Pendant qu’on mange de petits calamars, des seiches, des artichauts frits au jambon, les musiciens se mettent à jouer Tout commence par les appels du flabiol, sorte de piccolo, puissant et aigre. Bientôt un orchestre à vent et une contrebasse le rejoignent. La sardane a l’air simple : les danseurs se mettent en cercle et se tiennent par la main. Deux pas courts puis deux pas longs, des courts à nouveau et, ça y est, je suis perdue. Je n’ai vraiment pas le sens du rythme et je ne me risque pas à entrer dans la danse ! On m’explique que la sardane est un symbole de la culture catalane que Franco a été tenté d’interdire.
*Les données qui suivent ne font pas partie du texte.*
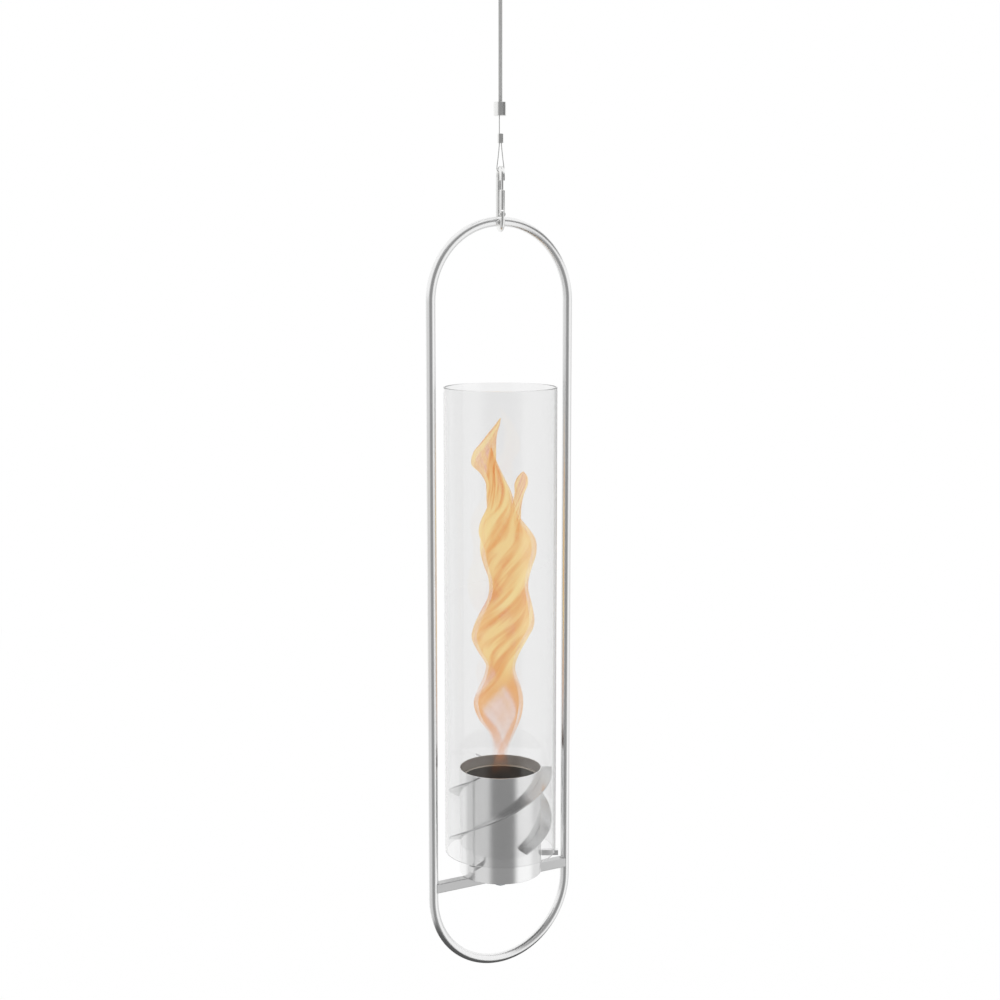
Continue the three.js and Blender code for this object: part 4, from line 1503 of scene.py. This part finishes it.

Le clergé a fait entendre au dictateur que les gens la dansaient en sortant de l’église. Pas de sardane, moins de fidèles à la messe… et la sardane a été sauvée.

Aujourd’hui, si elle constitue une affirmation catalane, elle n’empêche pas les danseurs du vendredi d’accueillir les touristes compétents. « La Catalogne veut-elle encore son indépendance ? » Il y a des drapeaux catalans aux fenêtres (à côté de drapeaux palestiniens, d’ailleurs). Le Brexit a fait réfléchir : combien de temps faudrait-il pour qu’une Catalogne indépendante puisse intégrer l’Europe ? Les exportations baisseraient, des entreprises partiraient pour accéder facilement au marché unique… Il me semble que l’indépendance est remise à plus tard.

Je parlerai dans mon prochain billet des passionnants musées du liège et de la sculpture, mais pas pour le moment de Josep Pla (1897-1981), le grand écrivain de la ville dont je n’ai encore rien lu. Lettré, contemplatif, antirépublicain dénoncé par la gauche, mais amoureux du catalan et pour ce, stigmatisé par les franquistes, il se plaisait dans la compagnie des pêcheurs. J. dit qu’il a désembourgeoisé le catalan.